Short exercise —
Among the entries that follow, the required portion opens with the line containing "with its knot" and closes with the line containing "for node in". Give that portion again exactly, and nothing else.

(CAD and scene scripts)
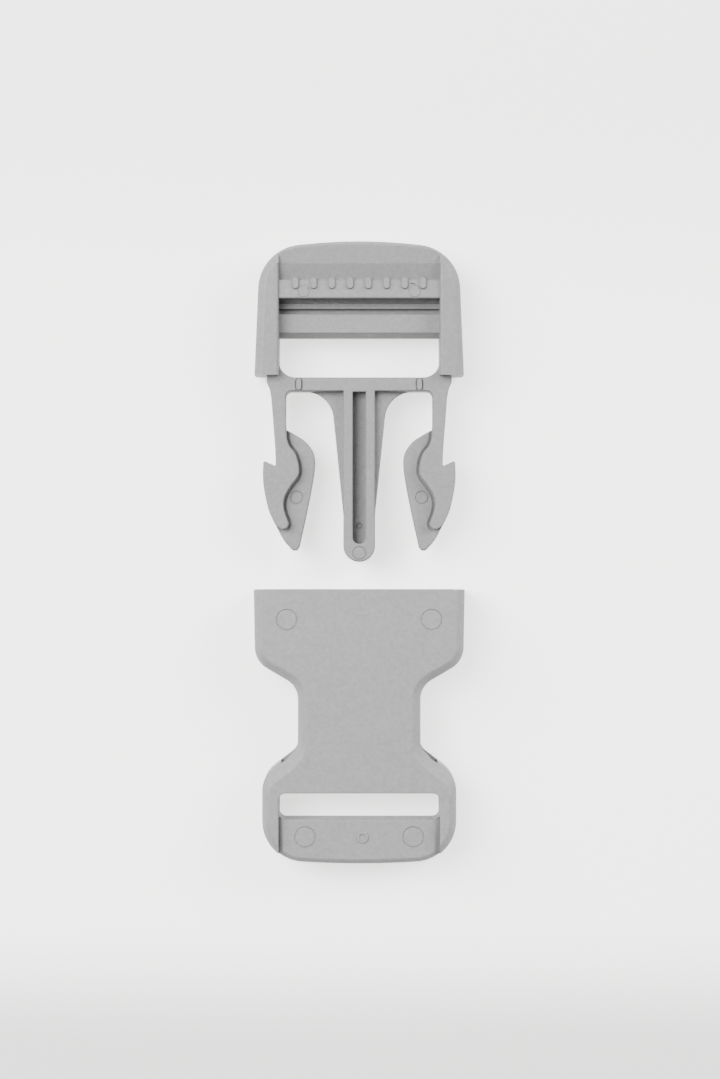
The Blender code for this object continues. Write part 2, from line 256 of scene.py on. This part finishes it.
def grey_acetal(name, base):
    """Grey acetal from a spark-eroded mould: fine matt grain, coarser mottling, and faint clouds of flow."""
    finish = bpy.data.materials.new(name)
    finish.use_nodes = True
    tree = finish.node_tree
    shader = tree.nodes["Principled BSDF"]
    place = Value(tree, tree.nodes.new("ShaderNodeTexCoord").outputs["Object"])
    grain, mottling, cloud = (
        Value(tree, place.node("ShaderNodeTexNoise", Vector=place, Scale=scale, Detail=detail).outputs["Fac"])
        for scale, detail in ((5200.0, 3.0), (1500.0, 2.0), (130.0, 2.0)))
    shadeness = 1 + (cloud - 0.5) * 0.1 + (mottling - 0.5) * 0.4 + (grain - 0.5) * 0.4
    colour = place.node("ShaderNodeVectorMath", {"operation": "SCALE"}, _0=base, Scale=shadeness)
    tree.links.new(colour.outputs[0], shader.inputs["Base Color"])
    roughness = 0.52 + (grain - 0.5) * 0.12
    tree.links.new(roughness.link, shader.inputs["Roughness"])
    relief = grain * 0.6 + mottling
    bump = place.node("ShaderNodeBump", Strength=0.6, Distance=0.00003, Height=relief)
    tree.links.new(bump.outputs[0], shader.inputs["Normal"])
    shader.inputs["IOR"].default_value = 1.48
    return finish


corner_y = PLUG_TOP - CROWN_REACH * (RAIL_TOP_HALF - CROWN_REACH / 2) / PLUG_CROWN
plug_line = even(fillet(both_sides([*crown(CROWN_REACH, PLUG_TOP, PLUG_CROWN), (RAIL_TOP_HALF, corner_y, 7.5),
                                    (RAIL_END_HALF, 0, 0)])), spacing=0.8)
plug_rims = rims(0, THICKNESS, width=1.35, height=1.1, steps=6, fall=1.7)
plug = solid("plug_moulding", plug_line, plug_rims, PLUG_DATUM, cut=0)

# The room between the rails is cut away in one piece, with the two bars left out of the cutter
grip_bar = fillet([
    (25.0, 9.15, 0), (21.5, 9.12, 3), (18.6, 8.72, 0.8), (15.95, 7.75, 0.12), (15.8, 8.9, 0.15),
    (12.75, 9.0, 0.3), (12.75, 7.3, 0.3), (17.5, 6.4, 0.6), (17.9, 0.6, 0.5), (25.0, 0.6, 0)])
lower_bar = fillet([
    (13.1, 5.05, 0.1), (12.3, 5.0, 0.05), (12.2, 5.4, 0.1), (11.25, 5.35, 0.1), (11.15, 4.2, 0.05),
    (10.5, 4.1, 0.05), (10.3, 6.6, 0.25), (7.15, 6.6, 0.25), (6.35, 4.9, 0.3), (6.5, 0.6, 0.5), (13.1, 0.6, 0.5)])
across = (Matrix.Translation((0, PLUG_DATUM * MM, 0))
          @ Matrix(((0, 0, 1, 0), (1, 0, 0, 0), (0, 1, 0, 0), (0, 0, 0, 1))))
room = solid("room", fillet([(-3, -3, 0), (26, -3, 0), (26, 13, 0), (-3, 13, 0)]),
             [(0, -HALF_SLOT), (0, HALF_SLOT)], turn=across)
merge(room, "DIFFERENCE", [solid("bar", section, [(0, -HALF_SLOT - 1), (0, HALF_SLOT + 1)], turn=across)
                           for section in (grip_bar, lower_bar)])
merge(plug, "DIFFERENCE", [room])

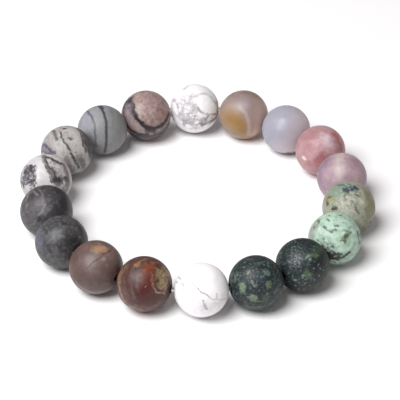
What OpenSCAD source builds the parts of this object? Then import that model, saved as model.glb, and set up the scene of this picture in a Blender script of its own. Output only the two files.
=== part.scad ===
// A stretch bracelet of round, matt stone beads on one loop of clear elastic.
// It lies flat: every bead stands on z = 0, and the middle of the bracelet's box is on the Z axis.
// +Y is the far side, where the first bead is, and the beads run clockwise seen from above.

/* [Beads] */
// Diameter that the beads are sorted to
bead_d = 10; // [8:0.5:12]
// Diameter of the hole through a bead
hole_d = 1.5; // [1.2:0.1:1.8]
// Width of the bevel round each mouth of a hole
bevel_w = 0.25; // [0.1:0.05:0.35]

/* [Elastic] */
// Diameter of the elastic
elastic_d = 0.8; // [0.5:0.1:1]
// Radius of the elastic's bend between two beads
bend_r = 1.2; // [0.8:0.1:1.2]
// Diameter of the knot, hidden in the first bead
knot_d = 1.7; // [1.4:0.1:1.8]
// Length of the knot
knot_length = 3; // [2:0.5:5]
// Diameter of the first bead's hole, wide enough for the knot
knot_hole_d = 2.2; // [2:0.1:2.4]

/* [Ring] */
// Direction of the first bead from the middle of the ring, in degrees
first_bead_angle = 91; // [0:1:359]

/* [Hidden] */
$fn = 64;

// The columns of the table of beads: name and colour of the stone, size over or under bead_d,
// gap to the next bead, and how far the bead sits outside the ring
NAME = 0;
COLOUR = 1;
OVERSIZE = 2;
GAP = 3;
OUT = 4;
beads = [
    ["bead_01_howlite", "whitesmoke", 0, 0.1, 0.6],
    ["bead_02_amber_agate", "rosybrown", -0.1, 0.15, 0.1],
    ["bead_03_grey_agate", "lightsteelblue", -0.3, 0.25, -0.3],
    ["bead_04_rose_agate", "palevioletred", -0.1, 0.25, -0.4],
    ["bead_05_lilac_agate", "thistle", -0.3, 0.2, -0.3],
    ["bead_06_olive_turquoise", "darkkhaki", 0.1, 0.15, 0.1],
    ["bead_07_mint_turquoise", "mediumaquamarine", 0, 0.15, 0.1],
    ["bead_08_speckled_jasper", "darkslategray", -0.1, 0.15, 0],
    ["bead_09_mottled_jasper", "seagreen", 0, 0.15, 0],
    ["bead_10_howlite", "whitesmoke", -0.1, 0.4, 0],
    ["bead_11_red_jasper", "brown", 0.1, 0.15, 0],
    ["bead_12_brown_jasper", "sienna", -0.1, 0.15, 0],
    ["bead_13_charcoal_marble", "dimgray", -0.1, 0.15, 0.1],
    ["bead_14_charcoal_marble", "gray", 0, 0.15, -0.2],
    ["bead_15_dendrite_marble", "gainsboro", 0, 0.1, 0.3],
    ["bead_16_streaked_marble", "silver", 0.2, 0.2, 0.1],
    ["bead_17_banded_marble", "lightslategray", 0, 0.2, -0.3],
    ["bead_18_mauve_marble", "tan", 0.1, 0.1, -0.2],
];

// The knot is in this bead
KNOT_BEAD = 0;
bead_count = len(beads);
// Height of the elastic and of all the holes
elastic_z = bead_d / 2;
// Sides of the elastic's round section
ELASTIC_SIDES = 12;
// Halvings in the search for the ring's radius
SEARCH_STEPS = 40;

function next(i) = (i + 1) % bead_count;
function previous(i) = (i + bead_count - 1) % bead_count;
function diameter(i) = bead_d + beads[i][OVERSIZE];

// Angle from one bead to the next, on a ring of radius r
function spacing(i) = (diameter(i) + diameter(next(i))) / 2 + beads[i][GAP];
function step(i, r) = 2 * asin(spacing(i) / (2 * r));
function whole_turn(r, i = 0) = i == bead_count ? 0 : step(i, r) + whole_turn(r, i + 1);

// The ring is as wide as its beads and gaps need to close it
function closing_radius(low, high, steps) =
    let (middle = (low + high) / 2)
    steps == 0 ? middle
        : whole_turn(middle) > 360 ? closing_radius(middle, high, steps - 1)
        : closing_radius(low, middle, steps - 1);
touching_r = bead_count * bead_d / (2 * PI);
ring_r = closing_radius(0.9 * touching_r, 1.2 * touching_r, SEARCH_STEPS);

// Where each bead is, about the middle of the ring
function angle(i) = i == 0 ? first_bead_angle : angle(i - 1) - step(i - 1, ring_r);
function on_ring(r, a) = [r * cos(a), r * sin(a)];
function ring_place(i) = on_ring(ring_r + beads[i][OUT], angle(i));

// The middle of the bracelet's box is the part's own origin
left = min([for (i = [0:bead_count - 1]) ring_place(i).x - diameter(i) / 2]);
right = max([for (i = [0:bead_count - 1]) ring_place(i).x + diameter(i) / 2]);
front = min([for (i = [0:bead_count - 1]) ring_place(i).y - diameter(i) / 2]);
back = max([for (i = [0:bead_count - 1]) ring_place(i).y + diameter(i) / 2]);
box_middle = [(left + right) / 2, (front + back) / 2];
function place(i) = ring_place(i) - box_middle;

// The elastic runs straight through a bead and bends at a corner between each two beads
function corner_r(i) = ring_r + (beads[i][OUT] + beads[next(i)][OUT]) / 2;
function corner(i) =
    let (half_step = step(i, ring_r) / 2)
    on_ring(corner_r(i) / cos(half_step), angle(i) - half_step) - box_middle;
function run(i) = corner(i) - corner(previous(i));
function heading(i) = atan2(run(i).y, run(i).x);
// The elastic turns clockwise by this much at the corner after a bead
function bend_turn(i) = (heading(i) - heading(next(i)) + 360) % 360;
// The bend takes this much of the run on each side of its corner
function bend_reach(i) = bend_r * tan(bend_turn(i) / 2);
// The point of a bead's run that is nearest to the middle of the bead
function run_middle(i) =
    let (along = run(i) / norm(run(i)))
    corner(previous(i)) + along * ((place(i) - corner(previous(i))) * along);

// Puts what stands on the Z axis on a point of the elastic, pointing along it
module on_elastic(point, direction) {
    translate([point.x, point.y, elastic_z])
        rotate([0, 90, direction])
            children();
}

// A hole and its two bevelled mouths, longer than the bead
module hole_cutter(d, bead_size) {
    mouth = sqrt(pow(bead_size / 2, 2) - pow(d / 2, 2));
    reach = mouth + 2 * bevel_w;
    narrow = d / 2;
    wide = narrow + 3 * bevel_w;
    rotate_extrude()
        polygon([
            [0, -reach],
            [wide, -reach],
            [narrow, bevel_w - mouth],
            [narrow, mouth - bevel_w],
            [wide, reach],
            [0, reach],
        ]);
}

// One drilled bead, resting on z = 0. Its hole follows the elastic, so it may be a little off
// the bead's middle, as in a bead drilled by hand. The ball is turned with the ring.
module bead(i) {
    size = diameter(i);
    color(beads[i][COLOUR])
        difference() {
            translate([place(i).x, place(i).y, size / 2])
                rotate(angle(i))
                    sphere(d = size);
            on_elastic(run_middle(i), heading(i))
                hole_cutter(i == KNOT_BEAD ? knot_hole_d : hole_d, size);
        }
}

// One ring of the elastic's surface: round a point of its path, square to its direction there
function elastic_ring(point, direction, r) =
    let (outward = on_ring(r, direction + 90))
    [for (side = [0:ELASTIC_SIDES - 1])
        let (turn = 360 * side / ELASTIC_SIDES)
        [point.x + outward.x * cos(turn), point.y + outward.y * cos(turn), elastic_z + r * sin(turn)]];

// The rings of the bend after a bead, at its start, middle and end
function bend_rings(i) =
    let (start = corner(i) - bend_reach(i) * run(i) / norm(run(i)))
    let (centre = start + on_ring(bend_r, heading(i) - 90))
    [for (turned = [0, 0.5, 1] * bend_turn(i))
        elastic_ring(
            centre + on_ring(bend_r, heading(i) + 90 - turned),
            heading(i) - turned,
            elastic_d / 2
        )];

// The knot is a short spindle. Its sections: place from one end, at -1, to the other, and width
knot_profile = [[-1, elastic_d], [-0.5, knot_d], [0.5, knot_d], [1, elastic_d]];
function knot_rings() =
    let (direction = heading(KNOT_BEAD))
    [for (section = knot_profile)
        elastic_ring(
            run_middle(KNOT_BEAD) + on_ring(section[0] * knot_length / 2, direction),
            direction,
            section[1] / 2
        )];

// The whole loop of elastic, with its knot
module elastic_cord() {
    rings = concat(knot_rings(), [for (i = [0:bead_count - 1]) each bend_rings(i)]);
    ring_count = len(rings);
    function vertex(ring, side) = (ring % ring_count) * ELASTIC_SIDES + side % ELASTIC_SIDES;
    faces = [for (ring = [0:ring_count - 1], side = [0:ELASTIC_SIDES - 1]) [
        vertex(ring, side),
        vertex(ring, side + 1),
        vertex(ring + 1, side + 1),
        vertex(ring + 1, side),
    ]];
    color("lightcyan")
        polyhedron(points = [for (ring = rings) each ring], faces = faces);
}

for (i = [0:bead_count - 1])
    bead(i);
elastic_cord();
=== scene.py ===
"""A stretch bracelet of eighteen matt stone beads on one loop of clear elastic.

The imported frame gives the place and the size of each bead. A drilled ball is modelled for each size
of hole, copied to the places of the beads, and each copy is painted as its own stone.
"""

import math

import bpy
from mathutils import Matrix, Vector


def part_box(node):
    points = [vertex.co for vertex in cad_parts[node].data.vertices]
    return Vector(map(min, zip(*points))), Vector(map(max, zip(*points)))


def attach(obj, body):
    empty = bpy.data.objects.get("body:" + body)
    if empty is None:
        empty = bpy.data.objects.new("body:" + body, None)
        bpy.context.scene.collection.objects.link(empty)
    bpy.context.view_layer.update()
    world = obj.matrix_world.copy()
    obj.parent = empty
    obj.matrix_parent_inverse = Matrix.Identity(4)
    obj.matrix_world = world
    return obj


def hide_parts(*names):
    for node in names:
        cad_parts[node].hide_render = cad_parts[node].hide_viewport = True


MM = 0.001
MM_IN_METRE = 1000

# The photograph's view: a long lens over the near side of the ring, turned a little
PHOTO_PIXELS = 400
FOCAL_PIXELS = 1908
SENSOR_WIDTH = 36.0
CAMERA_ELEVATION = math.radians(36.22)
CAMERA_ROLL = math.radians(0.39)
CAMERA_DISTANCE = 366.6 * MM
# The camera aims at a point this far right of the ring's middle and above it in the picture
AIM_RIGHT = 0.75 * MM
AIM_UP = -1.33 * MM
# Nothing nearer to the camera than this is drawn
NEAREST_DRAWN = 10 * MM

# Light: a large soft lamp almost overhead, a little to the left, in a dim room
KEY_DIRECTION = Vector((-0.42, -0.34, 0.84))
KEY_DISTANCE = 0.6
KEY_SIZE = 0.45
KEY_POWER = 4.9
ROOM_LIGHT = 0.26
ROOM_COLOUR = (1.0, 0.93, 0.91)

# The white table
FLOOR_SIZE = 6.0
FLOOR_COLOUR = (0.92, 0.92, 0.93)
FLOOR_ROUGHNESS = 0.9
FLOOR_SHINE = 0.1

# The drilled bead that is copied
BEAD_R = 5 * MM
HOLE_R = 0.75 * MM
KNOT_HOLE_R = 1.1 * MM
RIM_WIDTH = 0.25 * MM
RIM_STEPS = 4
BEAD_SIDES = 160
BORE_STEPS = 8
# What is nearer to a hole's wall than this is its rounded rim, and moves with the hole
RIM_REACH = 1.2 * RIM_WIDTH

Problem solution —
// The whole loop of elastic, with its knot
module elastic_cord() {
    rings = concat(knot_rings(), [for (i = [0:bead_count - 1]) each bend_rings(i)]);
    ring_count = len(rings);
    function vertex(ring, side) = (ring % ring_count) * ELASTIC_SIDES + side % ELASTIC_SIDES;
    faces = [for (ring = [0:ring_count - 1], side = [0:ELASTIC_SIDES - 1]) [
        vertex(ring, side),
        vertex(ring, side + 1),
        vertex(ring + 1, side + 1),
        vertex(ring + 1, side),
    ]];
    color("lightcyan")
        polyhedron(points = [for (ring = rings) each ring], faces = faces);
}

for (i = [0:bead_count - 1])
    bead(i);
elastic_cord();
=== scene.py ===
"""A stretch bracelet of eighteen matt stone beads on one loop of clear elastic.

The imported frame gives the place and the size of each bead. A drilled ball is modelled for each size
of hole, copied to the places of the beads, and each copy is painted as its own stone.
"""

import math

import bpy
from mathutils import Matrix, Vector


def part_box(node):
    points = [vertex.co for vertex in cad_parts[node].data.vertices]
    return Vector(map(min, zip(*points))), Vector(map(max, zip(*points)))


def attach(obj, body):
    empty = bpy.data.objects.get("body:" + body)
    if empty is None:
        empty = bpy.data.objects.new("body:" + body, None)
        bpy.context.scene.collection.objects.link(empty)
    bpy.context.view_layer.update()
    world = obj.matrix_world.copy()
    obj.parent = empty
    obj.matrix_parent_inverse = Matrix.Identity(4)
    obj.matrix_world = world
    return obj


def hide_parts(*names):
    for node in names:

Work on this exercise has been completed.